Squeezing Out Through Takeover Method
The provisions of sections 235 and 236 of the Act require consent of at least 90% (ninety percent) of the shareholders to initiate the process of acquisition of the remaining shares, thus squeezing out the minority shareholders. Whereas, section 230(11) read with Rule 3(5) of the Compromise Rules provides that any shareholder or group of shareholders jointly, who hold three-fourth or more of the shares in the company may approach the National Company Law Tribunal (“NCLT”) for obtaining the permission for a takeover offer. It is relevant to note that the takeover offer need not be for all the shares held by the remaining shareholders but may only be for acquisition of any part of the remaining shares of the company.
It is pertinent to note that the takeover offer under section 230(11) of the Act has to be compliant with the other requirements of section 230 (which are applicable to a scheme of compromise or arrangement). In addition to the aforesaid compliances, the shareholders making the takeover offer are required to open a separate bank account and deposit an amount not less than 50% (fifty percent) of the takeover offer price, as determined by a registered valuer in accordance with the Compromise Rules.
Moreover, section 236(1) of the Act mandates the majority shareholders who have already acquired at least 90% (ninety percent) of the shares in a company to notify the company of their intention to acquire the remaining shares. However, the remaining shareholders are not bound to accept the offer. Similarly, section 236(3) of the Act provides that the remaining shareholders can also require the majority shareholders to purchase their shares. However, this protection is not available to the minority shareholders under section 230(11) of the said Act as the majority shareholders are not bound to give the takeover offer to every minority shareholder. Therefore, the minority shareholders may be able to take advantage of the right provided under section 236(3) of the Act, and require the majority shareholders to purchase the remaining shares from the minority shareholders only if the majority shareholders cross the threshold of 90% (ninety percent) under the takeover offer.
Furthermore, section 230(11) of the Act and the Compromise Rules do not require that the takeover offer must be made to all the remaining shareholders on a pro-rata basis. Therefore, the majority shareholders, (in this case having more than 75% shareholding ), can pick and choose: (i) the minority shareholders to whom the offer has to be made; and/or (ii) the percentage of shares which has to be acquired. Again, the minority shareholders may not be able to enforce the statutory exit rights as provided under section 236 of the Act, unless the majority shareholders exceed the threshold of 90% (ninety percent).
Protection to Minorities
It might have been very prejudicial to the minority shareholders if there were no protections given to them in cases of such forceful exits. Thereby, the amendments provide the following protection to minority shareholders:
- Valuation parameters: The notification ensures that the registered valuer while determining the value of shares shall take into account the same parameters as required under section 236, such as the highest price paid by any person or group of persons for acquisition of shares during last twelve months, net worth, book value of shares, etc.
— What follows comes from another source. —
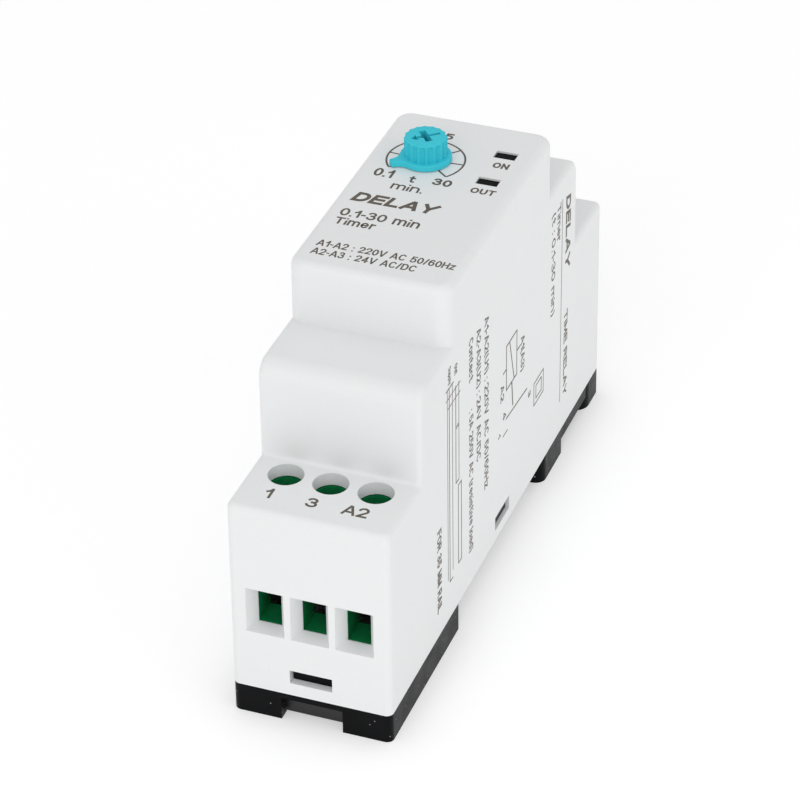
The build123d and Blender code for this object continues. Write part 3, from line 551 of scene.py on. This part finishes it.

- Right to object: Section 230(4) of the Act already provided that the shareholders holding not less 10% (ten percent) shares may object to a scheme of compromise or arrangement proposed under section 230. In addition to the aforesaid section, section 230(12) now gives right to any party who is aggrieved by the takeover offer to file an application to the NCLT. It is pertinent to note that unlike section 230(4), section 230(12) does not require any threshold or any other parameter for filing of the application objecting the takeover offer. Moreover, the powers of NCLT are also very wide under this section which might make the squeezing out procedure difficult.
Conclusion
In light of the aforesaid discussion, it could be concluded that though the amendments provide for another way of squeezing out the minority shareholders under the Act, they simultaneously try to shield the minorities against unfair pricing. However, there are other wide and open-ended parameters involved that need clarity. Therefore, we would need to wait to see how the regulators and the judiciary interpret these provisions.
The views and opinions expressed in this article belong solely to the author and do not reflect the position of Tatva Legal, Hyderabad.
[1] S.O. 525(E), published on February 03, 2020, available at http://www.mca.gov.in/Ministry/pdf/Notification_04022020.pdf
[2] G.S.R. 79(E), The Companies (Compromises, Arrangements and Amalgamations) Amendment Rules, 2020, published on February 03, 2020, available at http://www.mca.gov.in/Ministry/pdf/Rules1_04022020.pdf
[3] Explanation I of rule 3(5) of the Compromise Rules.